Dienstag, 17. Mai 2011

Aufgemerkt: The Indelicates



Schneller als gedacht...

Da ist "Songs For Swinging Lovers" kein halbes Jahr alt, da schießen Simon Clayton und Julia Clark Loves alias The Indelicates wieder mit harten Geschützen. Deren zynischer Indiepop treibt mit dem Konzeptalbum "David Koresh Superstar" andere Knospen, zumindest wenn man dem Vorboten "Something's Goin' Down In Waco" Glauben schenken mag. Die zornige Stimme Claytons und das süßliche Gesäusel Clark Loves' bärbeißen sich fabelhaft durch Kettenrasseln und stakkatohafte Bluessynkopen. Wenn die schneidende Violine voller Sarkasmus den manischen Sektenführer umgarnt, schleicht sich eine ganze Band auf die Bühne und wetteifert mit den wohlfeilen Stimmen bis aufs Blut.

Sonntag, 15. Mai 2011

Moses Luster And The Hollywood Lights



Gedämpfte Lichter...

oder zumindest Kerzenflammen scheinen hier die richtige Beleuchtung zu sein und nicht die titelgebenden, gleißenden Leuchten der Traumfabrik. Das Album "I'm The Lion" gleicht einem Drift durch die Abenddämmerung, manch einer mag sich bei einem trockenen Drink am abgeschabten Tresen einer schummrigen Bar sehen. Moses Luster und seine Hollywood Lights spielen knappe 40 Minuten mit Licht und Schatten und werden nicht müde immer neue Stimmungen in die Waagschale zu werfen.
Musikalisch wird hier dem verwitterten Blues und Country des "alten Amerikas" gehuldigt, auf den ersten Blick dreckig und vernarbt, erst auf den zweiten Blick entpuppen sich die rauhen Klänge als flackerndes Leuchtfeuer.
Im an den "Loverman" des vorzüglichen Nick Cave erinnernden "Lover" zum Beispiel, das förmlich mit lasziver Wut auf hoher Flamme lodert oder im energischen "Kingpin" das sich zwischen manierlichen Frauenchören auch ein wenig forderndes Handclapping gönnt, von der quengelnden Orgel ganz zu schweigen.
"Pyroclastic" klingt dann wiederum wie für einen 70er-Jahre-Gangsterstreifen gemacht, gerade wenn die Ganoven schwerbewaffnet das prunkvolle Casino entern und dann doch der Held auf der Bildfläche erscheint. Überhaupt Las Vegas scheint passender Schauplatz für "I'm A Lion" zu sein, wuchtig, ausufernd und manchmal ein Stück "over the top", ganz so wie es Mr. Luster zu gefallen scheint. Schmutziger Glanz beherrscht die Szenerie, die sicherlich auch dem Seelenverwandten Tom Waits oder Johnny Cash gefallen hätte, bei letzterem zumindest in dessen Spätphase.
"Someday" wird nach den wüsten Stampfern zum ersten Mal ruhiger, nur zum Piano wird begonnen, fast entschließt man sich, sanft zu mildem Zwiegesang in die Nacht zu gleiten. Doch weit gefällt: im Höllenritt "The Fist Of Karma" reisst sanft aufgetürmte Stille entzwei und die darin aufgestaute Energie wird nach zartherben Start rasch ausgebreitet. Wer übrigens beim letztgenannten Song an frühere Phillip Boa-Glanztaten denkt, liegt meines Erachtens gar nicht so falsch.

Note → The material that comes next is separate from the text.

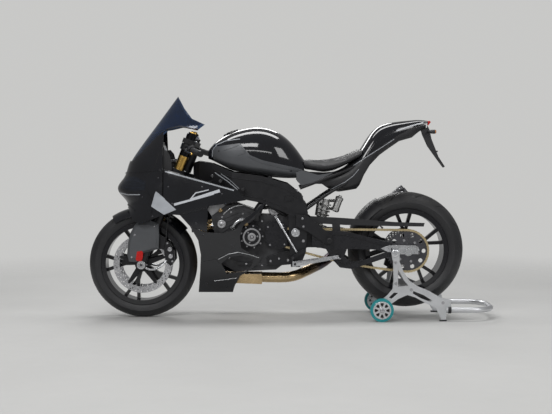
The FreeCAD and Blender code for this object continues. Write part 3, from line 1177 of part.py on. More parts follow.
node(less("paddock_stand", join("stand_whole", stand_side, mirror("stand_half_right", stand_side),
                                shaped("stand_handle", handle)),
          rod("spool_cradle", "spool_radius", "stand_side * 3", ("spool_x", "-stand_side * 1.5", "spool_z"))),
     "paddock_stand")
stand_rim = body("stand_rim")
rim_section = block("stand_axle_radius + running_gap", "stand_wheel_radius * 0.78", "-stand_wheel_wall / 2",
                    "stand_wheel_wall / 2")
turned(stand_rim, sketch(stand_rim, "XY_Plane", [rim_section], "stand_rim_section"))
rim_hole = circle("stand_wheel_radius * 0.48", "0", "stand_axle_radius * 0.9")
rim_slot = pocket(stand_rim, sketch(stand_rim, "XZ_Plane", [rim_hole], "stand_rim_slot"),
                  "stand_wheel_wall * 2")
around(stand_rim, [rim_slot], 8)
put(stand_rim, "stand_wheel_x", "stand_wheel_side", "stand_wheel_radius")
node(pair("stand_rims", stand_rim), "stand_rims")
stand_tyre = body("stand_tyre")
tyre_section = block("stand_wheel_radius * 0.78", "stand_wheel_radius", "-stand_wheel_wall / 2",
                     "stand_wheel_wall / 2")
turned(stand_tyre, sketch(stand_tyre, "XY_Plane", [tyre_section], "stand_tyre_section"))
put(stand_tyre, "stand_wheel_x", "stand_wheel_side", "stand_wheel_radius")
node(pair("stand_tyres", stand_tyre), "stand_tyres")


def finish():
    """Check every object and every sub-part, then write the sub-parts."""
    doc.recompute()
    for item in doc.Objects:
        if "Invalid" in item.State or "Error" in item.State:
            raise RuntimeError(f"{item.Name} failed: {item.State}")
    for item in NODES:
        if item.Shape.isNull() or not item.Shape.isValid():
            raise RuntimeError(f"{item.Label} has no valid shape")
    for item in NODES:
        item.Shape.exportStep(f"parts/{item.Label}.step")


finish()
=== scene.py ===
import functools
import json
import math
import bmesh
import bpy
from mathutils import Matrix, Vector
from mathutils.bvhtree import BVHTree


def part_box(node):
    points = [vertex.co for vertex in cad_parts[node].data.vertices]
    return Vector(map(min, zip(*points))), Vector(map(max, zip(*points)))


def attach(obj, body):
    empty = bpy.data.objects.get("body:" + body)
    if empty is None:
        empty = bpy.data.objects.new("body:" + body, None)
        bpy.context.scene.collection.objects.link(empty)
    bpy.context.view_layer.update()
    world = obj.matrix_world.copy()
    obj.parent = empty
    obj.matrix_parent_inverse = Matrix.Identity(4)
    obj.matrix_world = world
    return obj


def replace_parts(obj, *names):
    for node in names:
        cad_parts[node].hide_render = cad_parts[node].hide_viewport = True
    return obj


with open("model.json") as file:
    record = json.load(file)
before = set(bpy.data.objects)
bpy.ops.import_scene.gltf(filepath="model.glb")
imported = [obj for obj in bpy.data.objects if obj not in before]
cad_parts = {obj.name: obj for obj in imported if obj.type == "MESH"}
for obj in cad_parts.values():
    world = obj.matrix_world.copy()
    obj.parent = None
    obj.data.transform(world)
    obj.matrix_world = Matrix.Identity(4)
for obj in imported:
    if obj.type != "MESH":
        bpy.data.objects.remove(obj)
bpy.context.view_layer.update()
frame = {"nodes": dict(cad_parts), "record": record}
NODES = frame["nodes"]
JOINTS = {joint["name"]: joint for joint in frame["record"]["behaviour"]["joints"]}

# Places and directions, as the frame has them.
FRONT_AXLE = Vector(JOINTS["front_wheel_spin"]["pos_m"])
REAR_AXLE = Vector(JOINTS["rear_wheel_spin"]["pos_m"])
STAND_AXLE = Vector(JOINTS["stand_wheels_spin"]["pos_m"])
PROP = Vector(JOINTS["side_stand_swing"]["pos_m"])
UP_LEG = Vector(JOINTS["steering"]["axis"])
BEFORE_LEG = Vector((UP_LEG.z, 0, -UP_LEG.x))
LEFT, UP, FORWARD = Vector((0, 1, 0)), Vector((0, 0, 1)), Vector((1, 0, 0))
BOTH = (1, -1)
SIDES = ((1, LEFT), (-1, -LEFT))

# The side view: its eye, the picture point straight ahead of it, and a point's metres on the middle plane.
EYE = Vector((0.0811, 6.4, 0.9391))
EYE_PX = (276, 148)
POINT = 0.005557


def spot(px, py, side=0.0):
    """The place of a point of the side view on the plane at a given side."""
    scale = POINT * (1 - side / EYE.y)
    return Vector((EYE.x + (EYE_PX[0] - px) * scale, side, EYE.z + (EYE_PX[1] - py) * scale))


def spots(side, *points):
    return [spot(px, py, side) for px, py in points]


def beside(place, side):
    """The same place on the plane at another side."""
    return Vector((place.x, side, place.z))


def flipped(place, side):
    """The place itself for side 1, its mirror image for side -1."""
    return Vector((place.x, place.y * side, place.z))


def turns(count, spin=0.0):
    return [math.tau * step / count + spin for step in range(count)]


def turned(first, second, turn):
    """The direction at an angle from the first direction towards the second."""
    return first * math.cos(turn) + second * math.sin(turn)


def rim_spot(centre, radius, turn):
    return centre + turned(FORWARD, UP, turn) * radius


def circle_points(centre, radius, count, spin=0.0):
    """Places round a cross axis."""
    return [rim_spot(centre, radius, turn) for turn in turns(count, spin)]


def helix(start, run, first, second, count, radius, steps):
    """Places along a coil of so many turns about a run from a start."""
    return [start + run * (step / steps) + turned(first, second, math.tau * count * step / steps) * radius
            for step in range(steps + 1)]


def smooth_line(points, per_run=8):
    """A smooth curve through a few places."""
    line = []
    padded = [points[0] * 2 - points[1], *points, points[-1] * 2 - points[-2]]
    for one, two, three, four in zip(padded, padded[1:], padded[2:], padded[3:]):
        for t in (step / per_run for step in range(per_run)):
            line.append((two * 2 + (three - one) * t + (one * 2 - two * 5 + three * 4 - four) * t * t
                         + (two * 3 - one - three * 3 + four) * t * t * t) / 2)
    return line + [points[-1]]


def route(*points):
    """A smooth curve through points of the side view, each with its side."""
    return smooth_line([spot(*point) for point in points])


# Materials. Each one is built from noise at several scales: a broad one shifts the colour, a middle one the
# roughness, a fine one gives the grain as bump, and thin streaks leave scuffs.
class Nodes:
    """A node tree built by short calls. A socket is named with _ for a space, and None leaves it alone."""

    def __init__(self, tree):
        self.tree = tree
        tree.nodes.clear()

    def feed(self, socket, value):
        if isinstance(value, bpy.types.NodeSocket):
            self.tree.links.new(value, socket)
        elif value is not None:
            socket.default_value = value

    def set(self, node, **inputs):
        for name, value in inputs.items():
            self.feed(node.inputs[name.replace("_", " ")], value)

    def add(self, kind, settings=(), **inputs):
        node = self.tree.nodes.new("ShaderNode" + kind)
        for name, value in settings:
            setattr(node, name, value)
        self.set(node, **inputs)
        return node

    def fill(self, node, values, places=(0, 1, 2)):
        for place, value in zip(places, values):
            self.feed(node.inputs[place], value)
        return node

    def math(self, operation, *values):
        return self.fill(self.add("Math", [("operation", operation)]), values).outputs[0]

    def times(self, first, second):
        return self.math("MULTIPLY", first, second)

    def reach(self, across, up):
        return self.math("SQRT", self.math("ADD", self.times(across, across), self.times(up, up)))

    def span(self, value, low, high, start=0.3, end=0.7, kind="LINEAR"):
        return self.add("MapRange", [("interpolation_type", kind)], Value=value, From_Min=start, From_Max=end,
                        To_Min=low, To_Max=high).outputs[0]

    def mix(self, factor, first, second):
        node = self.add("Mix", [("data_type", "RGBA")])
        return self.fill(node, (factor, first, second), (0, 6, 7)).outputs[2]

    def blend(self, factor, first, second):
        return self.fill(self.add("MixShader"), (factor, first, second)).outputs[0]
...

Über die eher übersichtlich gestaltete Bandcamp-Seite kann ein weiterer Eindruck gewonnen werden, das Video bietet zudem einen Augen- und Ohrenschmeichler:

Eurovision Song Contest: Der Abend

Hochgehandelt und doch gefallen,

ist wohl Motto des diesjährigen Grand Prix, denn kaum einer der vorher in der Google-Gunst an der Spitze stehenden Interpreten noch die todsicheren Tipps britischer Buchmacher konnten sich in der Endabrechnung vorne behaupten. Dennoch war es ein gelungener Contest, der mit einigen Highlights, einer gelungenen Show und einem durchaus würdigen Sieger aufwarten konnte. Dass dazu die Technik exzellent, die Moderatoren arriviert und gut aufgelegt waren und der Beginn mit den 43 Lenas eine wirklich spektakuläre Idee war, kann man dem 56. Wettbewerb nur zugute halten. Doch alles Schritt für Schritt, kommen wir zur Kritik im Einzelnen.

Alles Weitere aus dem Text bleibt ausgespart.